It all started with an asthma attack.

Israel Stinson was an adorable toddler with a sweet smile and unruly hair. But on April 1, he began having trouble breathing. After he was taken to a northern California hospital, the unthinkable happened: Israel suffered a heart attack. After 40 minutes of CPR, doctors were able to restart his heart. But nearly an hour without oxygen had left him brain dead, they determined.

That’s when the battle began.

Stinson’s parents did not believe the doctors. Nathaniel Stinson and Jonee Fonseca went to court to demand that Israel be kept on life support in the hope he recovered.

“Israel’s medical chart … said he was deceased. But Israel is ALIVE!” Fonseca wrote. “God is telling me not to let go.”

When courts ruled against them, the parents flew their son to Central America in a desperate attempt to find him treatment.

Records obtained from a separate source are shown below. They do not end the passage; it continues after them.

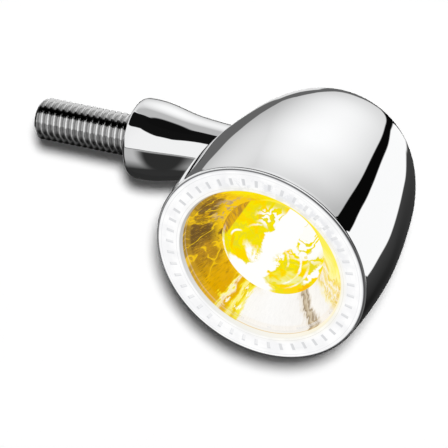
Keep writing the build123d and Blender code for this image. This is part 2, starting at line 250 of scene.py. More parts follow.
def plastic(name, color, rough, bump=0.004, coat=0.0):
    """Moulded plastic with a faint mottle and a fine grain; bump in mm."""
    mat = new_material(name)
    place = mat.coords()
    mottle = mat.noise(place, scale=260.0, detail=4.0)
    fine = mat.noise(place, scale=1500.0, detail=4.0)
    dark = tuple(c * (1 - 0.12) for c in color)
    return mat.done(mat.first(
        "ShaderNodeBsdfPrincipled", Base_Color=mat.mix(mottle, dark, color), Coat_Weight=coat,
        Roughness=mat.mul_add(fine, 0.12, rough),
        Normal=mat.bump(fine, strength=0.6, distance=bump)))


def stud_steel_painted_light(name):
    """Rolled thread steel with painted light: a painted highlight on the crests, painted shade in
    the roots.
    """
    mat = new_material(name)
    _, y, z = mat.split(mat.coords())
    y = mat.mul(y, 1000.0)
    z = mat.mul(z, 1000.0)
    radius = mat.length(y, z)
    # painted highlight on the thread crests, painted shade down in the roots
    crest_highlight = mat.linear(radius, off=3.76, on=3.90)
    root_shade = mat.linear(radius, off=3.22, on=3.77)
    grain = mat.noise(mat.coords(), scale=1400.0, detail=4.0)
    color = mat.mix(root_shade, (0.40, 0.40, 0.40), (0.66, 0.66, 0.66))
    color = mat.paint(color, (0.97, 0.97, 0.97), crest_highlight)
    color = mat.paint(color, (0.42, 0.42, 0.42), grain, amount=0.22)
    # a painted dark reflection band along the outside, at 115 degrees from +Y towards +Z
    outside = mat.math("GREATER_THAN", radius, 3.0)
    off_reflection_band = mat.away(mat.degrees(z, y), 115.0)
    line = mat.mul(mat.linear(off_reflection_band, off=9.5, on=6.5), outside)
    color = mat.paint(color, (0.012, 0.012, 0.012), line, amount=0.93)
    # painted shade on the underside
    under = mat.mul(mat.linear(z, off=-1.0, on=-2.9), outside)
    color = mat.paint(color, (0.03, 0.03, 0.03), under, amount=0.80)
    fine = mat.noise(mat.coords(), scale=2600.0)
    return mat.done(mat.first(
        "ShaderNodeBsdfPrincipled", Metallic=1.0, Base_Color=color,
        Roughness=mat.mul_add(grain, 0.06, 0.06),
        Normal=mat.bump(fine, strength=1.0, distance=0.0010)))


# ================================================================ lit materials
def head_coords(mat):
    """Mm across (+X), up (+Z) and deep (+Y) in the head; radius; angle 0..360 from +X to +Z."""
    x, y, z = mat.split(mat.coords())
    across = mat.mul_add(x, 1000.0, -HEAD_X)
    depth = mat.mul_add(y, 1000.0, -FRONT_Y)
    up = mat.mul(z, 1000.0)
    radius = mat.length(across, up)
    angle = mat.wrap(mat.degrees(up, across), 360.0)
    return across, up, depth, radius, angle


def facing_front(mat):
    """1 where the surface faces -Y."""
    return mat.mul(mat.split(mat.coords("Normal"))[1], -1.0)


def lit_surface(mat, color, strength, coat, rough):
    """Emission seen through a clear skin that still reflects the room."""
    emission = mat.first("ShaderNodeEmission", Color=mat.mix(1.0, color, color),
                         Strength=strength)
    sheen = mat.mul(mat.first("ShaderNodeFresnel", IOR=1.47), coat)
    glossy = mat.first("ShaderNodeBsdfGlossy", Roughness=rough,
                       Color=mat.vector(sheen, sheen, sheen))
    return mat.filled("ShaderNodeAddShader", emission, glossy)


# how far the edges of the bowl's painted reflection patches lean: (angle, degrees per mm of depth)
BOWL_LEAN = [(0, 0.0), (110, 0.0), (124, -2.9), (152, -2.6), (168, -1.6), (185, 0.0),
             (272, 0.0), (298, 2.0), (330, 3.4), (352, 3.4), (360, 0.0)]
# painted reflected light of the bowl up to about 216 degrees, then beyond: (angle, sRGB red, green,
# blue)
BOWL_REFLECTION_FIRST = [
    (0, 250, 238, 110), (20, 250, 226, 20), (60, 250, 228, 0), (112, 250, 231, 10),
    (121, 248, 222, 20), (127, 242, 198, 20), (130.5, 204, 152, 30), (133.5, 234, 186, 26),
    (136.5, 130, 96, 44), (142, 152, 114, 40), (147, 116, 86, 38), (153, 132, 102, 58),
    (157, 112, 84, 38), (160, 218, 166, 24), (162.5, 118, 88, 38), (165.5, 238, 192, 22),
    (168, 128, 94, 38), (173, 110, 82, 38), (181, 122, 92, 36), (187, 152, 114, 36),
    (192, 190, 142, 30), (199, 172, 128, 28), (206, 204, 154, 14), (211, 224, 170, 4),
    (222, 222, 166, 0)]
BOWL_REFLECTION_SECOND = [
    (211, 224, 170, 4), (224, 222, 166, 0), (226.5, 224, 166, 0), (228.0, 250, 238, 40),
    (229.8, 255, 254, 236), (231.5, 228, 172, 0), (234.5, 230, 180, 0), (236.5, 248, 226, 0),
    (238.5, 255, 250, 170), (240.5, 248, 224, 0), (242.3, 220, 176, 16), (243.4, 250, 240, 60),
    (245.6, 248, 232, 66), (247.2, 250, 248, 244), (268, 250, 249, 248), (291.5, 247, 245, 243),
    (295.6, 232, 222, 206), (297.0, 118, 88, 44), (298.4, 206, 190, 162), (301.2, 216, 202, 180),
    (302.8, 128, 102, 62), (304.4, 224, 212, 194), (307, 250, 247, 243), (321, 246, 243, 240),
    (325.5, 250, 240, 190), (328, 236, 206, 90), (330.5, 250, 247, 240), (334, 244, 214, 70),
    (337, 252, 250, 240), (341, 242, 210, 60), (345, 252, 246, 170), (359, 250, 238, 90)]


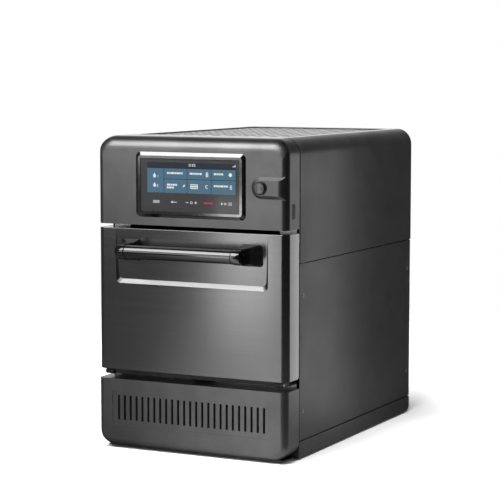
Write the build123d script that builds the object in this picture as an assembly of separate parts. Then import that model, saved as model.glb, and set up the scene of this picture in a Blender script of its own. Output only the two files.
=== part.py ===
from build123d import *
import math
import os

os.makedirs("parts", exist_ok=True)

# Driving sizes of the whole oven, in mm. X is its width, +Y runs to the back and +Z is up.
# The origin is on the floor, under the middle of the whole oven, handle and cable gland included.
overall_width = 400
overall_height = 599
body_depth = 549
shell_depth = 53
handle_reach = 58
gland_reach = 12

# Clearances, fits and cuts
sheet = 1.5
panel_gap = 0.4
seam_gap = 1.9
joint_gap = 2.8
shell_gap = 1.2
running_gap = 0.05
motion_gap = 0.5
screw_gap = 0.1
overrun = 2

# Heights of the front pieces, from the floor up
foot_height = 3
tray_height = 30.5
base_lift = 3
base_height = 129
sill_space = 17.4
fascia_gap = 7.5
fascia_height = 167
cover_drop = 231

# Corners and edges of the front shells
corner_radius = 32
base_corner_radius = 28
edge_radius = 12
brow_radius = 24
brow_spread = 0.3
crease_radius = 1.2
base_nose = 4

# Feet
foot_radius = 18
foot_inset_x = 42
foot_inset_y = 45

# Tray, side panels, cover and rear panel
tray_rear_radius = 14
tray_lip_radius = 1
plinth_setback = 14
panel_step = 1
tuck_height = 8
vent_margin = 2
vent_front_margin = 28
vent_overlap = 8
vent_sheet = 1.2
vent_hole_radius = 9.5
vent_pitch = 30
rear_slot_width = 5
rear_slot_length = 46
rear_slot_pitch = 12
rear_slot_count = 11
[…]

The four-month saga came to an abrupt end Thursday, however, when a judge issued a surprise ruling against the parents. The 2-year-old was taken off a ventilator and quickly stopped breathing.

This time there was no disagreement.

“He’s gone,” his mother tearfully told the Sacramento Bee Thursday afternoon.

After Israel’s parents posted emotional but controversial videos of their son’s condition online, the tragic case drew national attention and sparked debate over conflicting medical, legal and religious definitions of “death.” What doctors dismissed as Israel’s involuntary muscle twitches, the family saw as intentional responses.

The debate echoes previous cases, some of which became causes célèbres. The most famous was that of Terri Schiavo, a woman with brain damage whose parents fought for years to keep her alive until a judge ultimately granted her husband’s wish to have her feeding tube removed. In 2013, 13-year-old Jahi McMath was declared brain-dead after a tonsillectomy went tragically wrong. Her family is still fighting to keep her on life support.

Thursday’s events are unlikely to dampen the decades-old national debate.

A pro-life group representing Israel and his family pro-bono told The Washington Post the outcome was “cruel” and potentially criminal.

“In no circumstances ever, ever should somebody be put to death without due process of law,” said Alexandra Snyder of the Life Legal Defense Foundation, adding that the family felt state law entitled them to consult another doctor before Israel was taken off life support.

Children’s Hospital in Los Angeles told the Bee it could not comment because of “privacy regulations.” Israel had already been declared brain dead by three doctors at two hospitals, Snyder admits, although she said the family questioned those diagnoses.